Faire un bout de chemin avec un petit élément
Charles-Daniel Maire entend bien la remarque : « Effectivement, il ne faut pas s’imaginer qu’avec un moment d’animation biblique on dit autant de choses qu’avec une prédication ! » Néanmoins, il invite à renverser la perspective. Avec quoi les auditeurs d’une prédication rentrent-ils chez eux ? interroge-t-il. « Parfois avec des choses remarquables, mais souvent, admettons-le, avec pas grand-chose ! L’avantage de l’animation biblique, c’est que les participants repartent la plupart du temps avec quelque chose qui les a frappés : un bout de phrase, un verset, une parole dite, un geste... Et avec ce petit peu, ils pourront faire un bout de chemin ! »
L’animation biblique présente selon Charles-Daniel Maire d’autres avantages.
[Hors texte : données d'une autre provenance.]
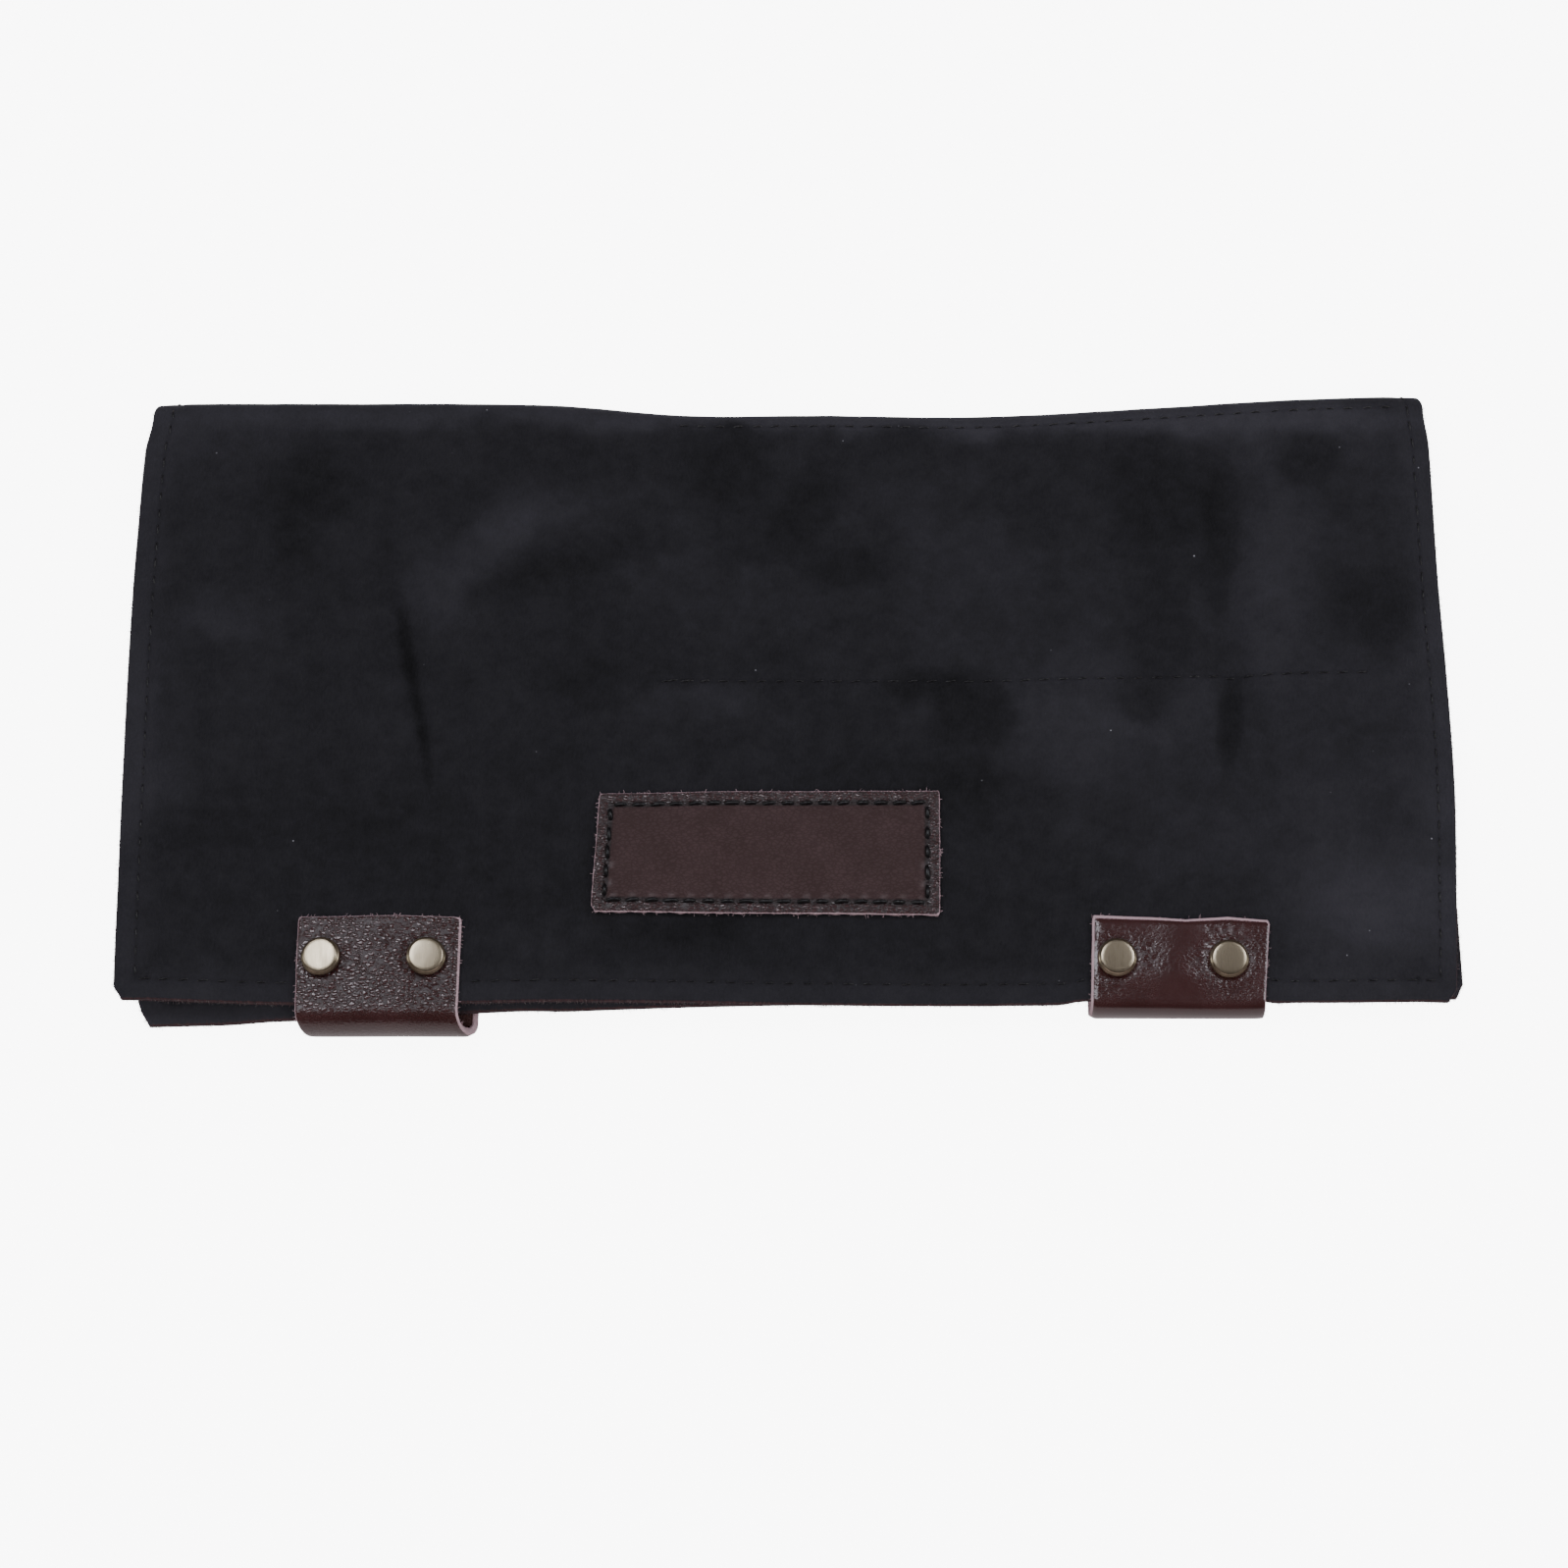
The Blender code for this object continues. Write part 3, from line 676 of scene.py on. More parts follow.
class Face:
    """Points of a face in rows and columns, with values for the lines so that it can be read between them."""

    def __init__(self, rows, columns, points):
        self.rows = np.asarray(rows, float)
        self.columns = np.asarray(columns, float)
        self.move_to(points)

    def move_to(self, points):
        self.points = points
        down = np.gradient(points, axis=0)
        across = np.gradient(points, axis=1)
        self.normals = unit(np.cross(across, down))

    def read(self, row, column):
        """Points and normals at row and column values, which need not be on grid lines."""
        step_row = np.interp(row, self.rows, np.arange(len(self.rows)))
        step_column = np.interp(column, self.columns, np.arange(len(self.columns)))
        r = np.clip(step_row.astype(int), 0, len(self.rows) - 2)
        c = np.clip(step_column.astype(int), 0, len(self.columns) - 2)
        s, t = (step_row - r)[..., None], (step_column - c)[..., None]

        def blend(grid):
            lower = grid[r, c] * (1 - t) + grid[r, c + 1] * t
            upper = grid[r + 1, c] * (1 - t) + grid[r + 1, c + 1] * t
            return lower * (1 - s) + upper * s

        return blend(self.points), unit(blend(self.normals))

    def border(self):
        """Indices round the face, counter-clockwise seen from outside, and the way out at each."""
        rows, columns = self.points.shape[:2]
        numbers = np.arange(rows * columns).reshape(rows, columns)
        loop = np.concatenate([numbers[0, :-1], numbers[:-1, -1], numbers[-1, :0:-1], numbers[:0:-1, 0]])
        out = np.zeros_like(self.points)
        out[0] += unit(self.points[0] - self.points[1])
        out[-1] += unit(self.points[-1] - self.points[-2])
        out[:, 0] += unit(self.points[:, 0] - self.points[:, 1])
        out[:, -1] += unit(self.points[:, -1] - self.points[:, -2])
        return loop, unit(out.reshape(-1, 3)[loop])


def drawn_to(count, spots, reach, pull):
    """Shares from 0 to 1 that stand closer together near some spots."""
    fine = np.linspace(0.0, 1.0, 4001)
    density = 1 + sum(pull * np.exp(-(((fine - spot) / reach) ** 2)) for spot in spots)
    run = np.cumsum(density)
    return np.interp(np.linspace(0.0, 1.0, count), (run - run[0]) / (run[-1] - run[0]), fine)


def crowded(count, amount):
    """Shares from 0 to 1 that stand closer together at both ends."""
    t = np.linspace(0.0, 1.0, count)
    return t - amount * np.sin(2 * math.pi * t) / (2 * math.pi)


def walled_mesh(name, face, thickness, edge_steps, uv, values, material):
    """Closed mesh of a sheet: its outer face, its inner face a thickness below, and its cut edge between
    them. uv and values hold one entry for each point of the face. Returns the object."""
    rows, columns = face.points.shape[:2]
    outer = face.points.reshape(-1, 3)
    inner = (face.points - face.normals * thickness).reshape(-1, 3)
    loop, out = face.border()
    rings = [
        outer[loop] * (1 - step.depth) + inner[loop] * step.depth + out * step.out for step in edge_steps
    ]
    numbers = np.arange(rows * columns).reshape(rows, columns)
    quads = np.stack([numbers[:-1, :-1], numbers[:-1, 1:], numbers[1:, 1:], numbers[1:, :-1]], axis=-1)
    quads = quads.reshape(-1, 4)
    faces = [quads, quads[:, ::-1] + len(outer)]
    lines = [loop]
    lines += [2 * len(outer) + k * len(loop) + np.arange(len(loop)) for k in range(len(rings))]
    lines += [loop + len(outer)]
    for upper, lower in zip(lines, lines[1:]):
        faces.append(np.stack([upper, lower, np.roll(lower, -1), np.roll(upper, -1)], axis=-1))

    mesh = bpy.data.meshes.new(name)
    points = np.concatenate([outer, inner, *rings]) + SHIFT
    mesh.from_pydata(points.tolist(), [], np.concatenate(faces).tolist())
    mesh.shade_smooth()

    def spread(grid):
        flat = grid.reshape(len(outer), -1)
        return np.concatenate([flat, flat, *[flat[loop]] * len(rings)])

    for key, grid in values.items():
        put_values(mesh, key, spread(grid))
    edge = np.concatenate([np.zeros(2 * len(outer)), np.ones(len(rings) * len(loop))])
    edge[loop] = edge[loop + len(outer)] = 0.72
    put_values(mesh, "cut_edge", edge[:, None])
    side = np.concatenate([np.zeros(len(outer)), np.ones(len(outer)), np.zeros(len(rings) * len(loop))])
    put_values(mesh, "inner_side", side[:, None])
    corner_of = np.empty(len(mesh.loops), dtype=np.int32)
    mesh.loops.foreach_get("vertex_index", corner_of)
    layer = mesh.uv_layers.new(name="Sheet")
    layer.data.foreach_set("uv", spread(uv)[corner_of].astype(np.float32).ravel())
    return finish_piece(name, mesh, material)


def put_values(mesh, key, values):
    """Store one number or vector for each vertex."""
    kind, slot = ("FLOAT", "value") if values.shape[1] == 1 else ("FLOAT_VECTOR", "vector")
    layer = mesh.attributes.new(key, kind, "POINT")
    layer.data.foreach_set(slot, values.astype(np.float32).ravel())


def finish_piece(name, mesh, material):
    """Put a mesh in the scene as a piece that belongs to the case."""
    mesh.validate()
    if material is not None:
        mesh.materials.append(material)
    made = bpy.data.objects.new(name, mesh)
    bpy.context.scene.collection.objects.link(made)
    return made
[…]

Elle introduit la dimension du jeu dans le cadre du culte. « Avec une animation biblique en guise de prédication, on organise une sorte de jeu autour d’un texte. Le texte biblique rebondit d’une personne à l’autre et toutes sortes d’idées sont exprimées. » Bien loin de livrer un message tout cuit à l’oreille des auditeurs, l’animation biblique pousse les participants à rencontrer le texte par eux-mêmes, à se faire leur propre idée de ce que dit le texte. « On a vécu longtemps, ajoute Charles-Daniel Maire, dans une société dominée par des institutions où toute la communication se faisait par des voix autorisées : celle du pasteur, des notables ou de l’instituteur. Aujourd’hui avec les moyens de communication contemporains, on est beaucoup plus participants. L’animation biblique n’est rien d’autre qu’une méthode qui permet d’intégrer cette pédagogie de la découverte ou de la participation dans le cadre du culte. »
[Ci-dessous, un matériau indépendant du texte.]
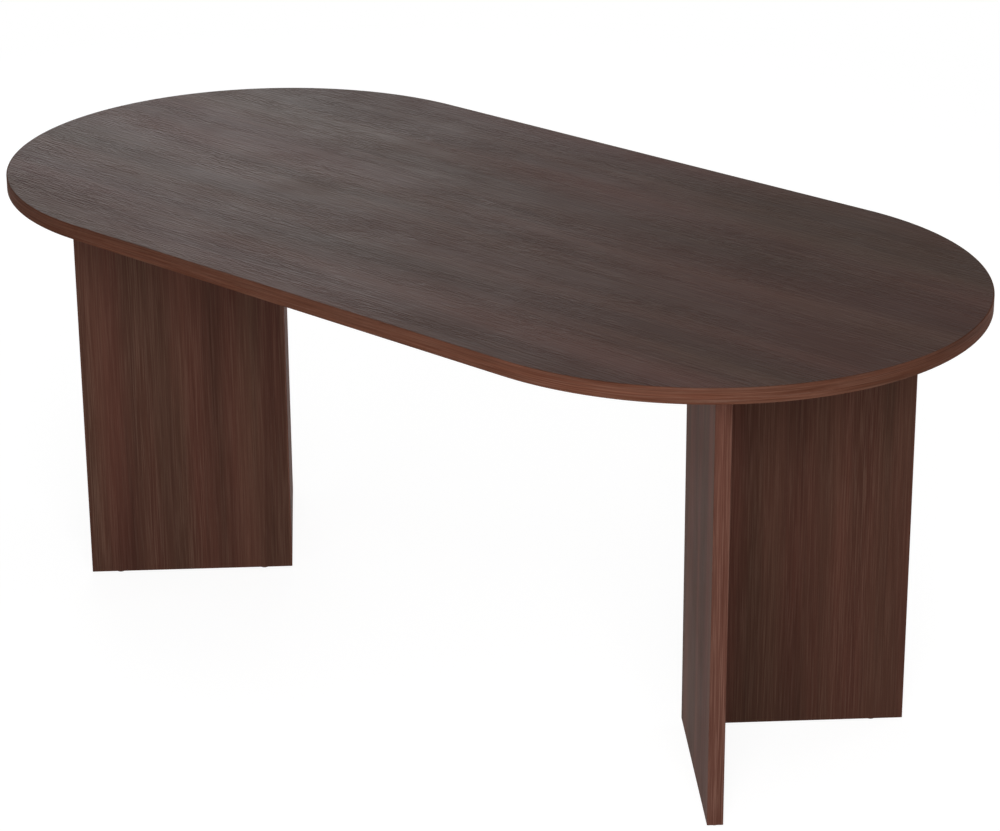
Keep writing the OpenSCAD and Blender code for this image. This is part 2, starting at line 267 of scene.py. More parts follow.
def arc(centre, radius, start, end, steps):
    """Points on an arc, as (x, y), from one angle to another in degrees."""
    angles = [math.radians(start + (end - start) * step / steps) for step in range(steps + 1)]
    return [(centre[0] + radius * math.cos(a), centre[1] + radius * math.sin(a)) for a in angles]


def drill(holes, place, width, sheet):
    """Adds a cylinder to a mesh of holes, along a place's Z axis, for a hole through a sheet this thick."""
    bmesh.ops.create_cone(holes, cap_ends=True, segments=HOLE_STEPS, radius1=width / 2, radius2=width / 2,
                          depth=HOLE_DEPTH * sheet, matrix=place)


def skinned(layers):
    """A closed bmesh from layers of corners: each layer is joined to the next, and both ends are filled."""
    mesh = bmesh.new()
    rings = [[mesh.verts.new(corner) for corner in layer] for layer in layers]
    for lower, upper in zip(rings, rings[1:]):
        for step, vertex in enumerate(lower):
            after = (step + 1) % len(lower)
            mesh.faces.new((vertex, lower[after], upper[after], upper[step]))
    mesh.faces.new(rings[0])
    mesh.faces.new(rings[-1])
    return mesh


def turned(outline, steps, shape=None):
    """A closed solid turned about Z from (radius, height) points that start and end on the axis.
    shape changes a radius, given the radius, the angle and the height."""
    mesh = bmesh.new()
    rings = []
    for radius, height in outline:
        if radius == 0:
            rings.append([mesh.verts.new((0, 0, height))])
            continue
        ring = []
        for step in range(steps):
            angle = 2 * math.pi * step / steps
            out = shape(radius, angle, height) if shape else radius
            ring.append(mesh.verts.new((out * math.cos(angle), out * math.sin(angle), height)))
        rings.append(ring)
    for lower, upper in zip(rings, rings[1:]):
        for step in range(steps):
            after = (step + 1) % steps
            around = [lower[step % len(lower)], lower[after % len(lower)],
                      upper[after % len(upper)], upper[step % len(upper)]]
            corners = list(dict.fromkeys(around))
            if len(corners) > 2:
                mesh.faces.new(corners)
    return to_mesh(mesh)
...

Une occasion de renouveler la communion fraternelle
Insérer une animation biblique dans le cadre d’un culte présente d’autres avantages. Pour Charles-Daniel Maire, cette technique renouvelle la « communion fraternelle » pour parler « Psaume 133 ». « Elle permet de mobiliser davantage de personnes parmi l’assistance. Elle permet aussi de donner la parole à des gens que l’on n’entend jamais et qui ont des choses intéressantes à dire. » Lorsqu’un groupe s’est constitué et a entrepris une discussion sur un texte, la discussion se poursuit souvent à l’issue du culte ou lors d’une rencontre ultérieure. Ce texte biblique peut servir de tremplin à un échange qui va plus loin que les banalités ordinaires.
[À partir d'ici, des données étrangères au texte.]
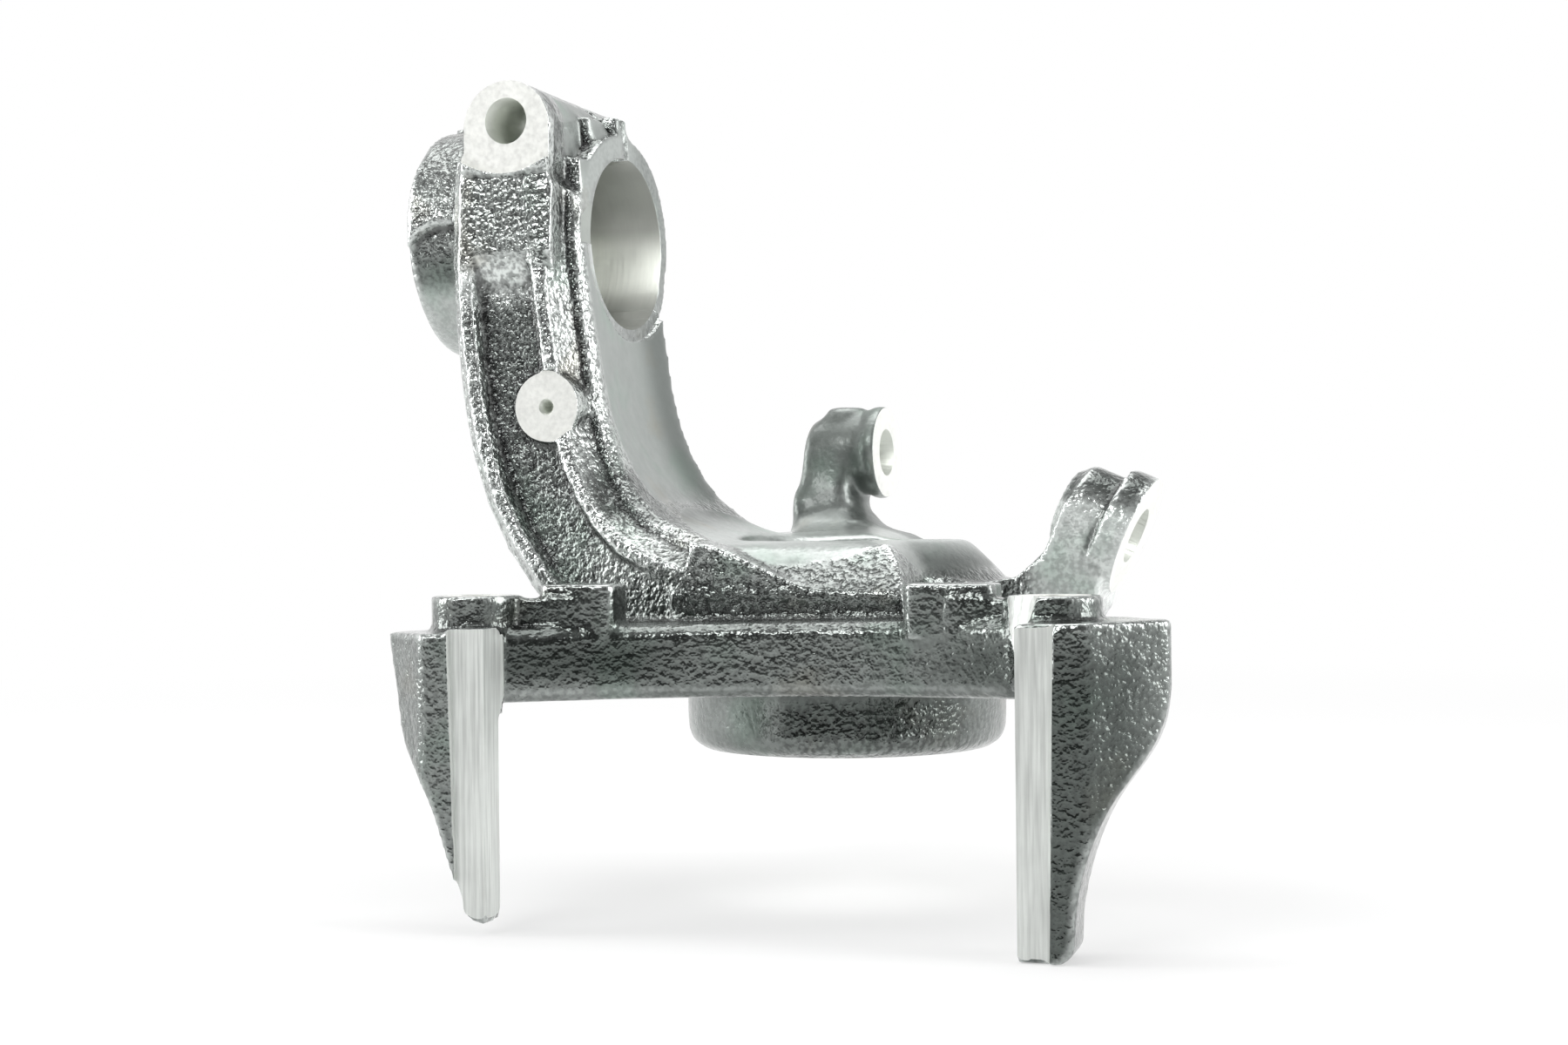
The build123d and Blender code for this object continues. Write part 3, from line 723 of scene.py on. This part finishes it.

« Last but not least ! » Une animation biblique fait découvrir des dimensions du texte auxquelles les participants n’auraient jamais pensé. « Associer la bénédiction de la communion fraternelle aux bienfaits que peut représenter le fait de se retrouver à plusieurs autour d’une fondue... je n’y aurais jamais pensé ! » lâche en souriant Charles-Daniel Maire.